Immersion is basically derived from my understanding of the way rats actually feel, think and behave. Based on my theory, I added some basic methods like the immersion area, the longer session, engage, let the rat respond and reply appropriately and the idea of fixing rat behavior by establishing social order with yourself as the leader or parent (alpha). Oddly, and perhaps uniquely, it's rat socialization based on a rats point of view.

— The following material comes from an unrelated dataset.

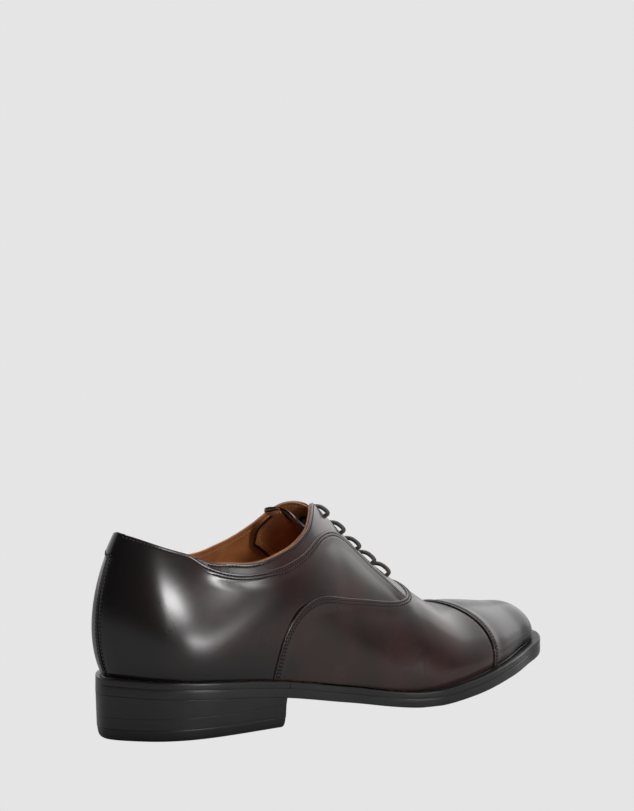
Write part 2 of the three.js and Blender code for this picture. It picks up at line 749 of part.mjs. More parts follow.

Sadly, the most remarkable Fuzzy Rat has long since crossed the rainbow bridge... until moments before she died she still communicated her feelings and desires, she groomed my lips one last time, pointed her nose towards her cage and tapped her front paws to be taken there, where she waited for my daughter to say good night before she passed away in grace and dignity. But though what we learned from her, we've raised three more true shoulder rats that have become remarkably competent and good family members and immersion lives on world wide building better relationships between rats and their humans and faster than any other socialization method. I might add that every night Cloud asks to be picked up and then points to her cage and expects to be put back into her home for the night. Communication is still very much the rule in our house.

Not all rats can communicate as well as Fuzzy Rat did, but down deep rats are pretty much all alike. They have feelings, they are smart and they can communicate and understand and most want to belong to a family... we grow so attached to our rats because they are so much like us. When we lose a rat, it hurts so much, because we aren't losing a pet, we are losing a real friend.

So sure, I think more videos will help, but always keep in mind everyone's immersion experience will be a little bit different. You bring your personality, and experience into the immersion with you and you bring a rat or rats with you that are individuals too. The philosophy and the theory remain the same as does the general method, but the techniques and application of the techniques vary from person to person and rat to rat.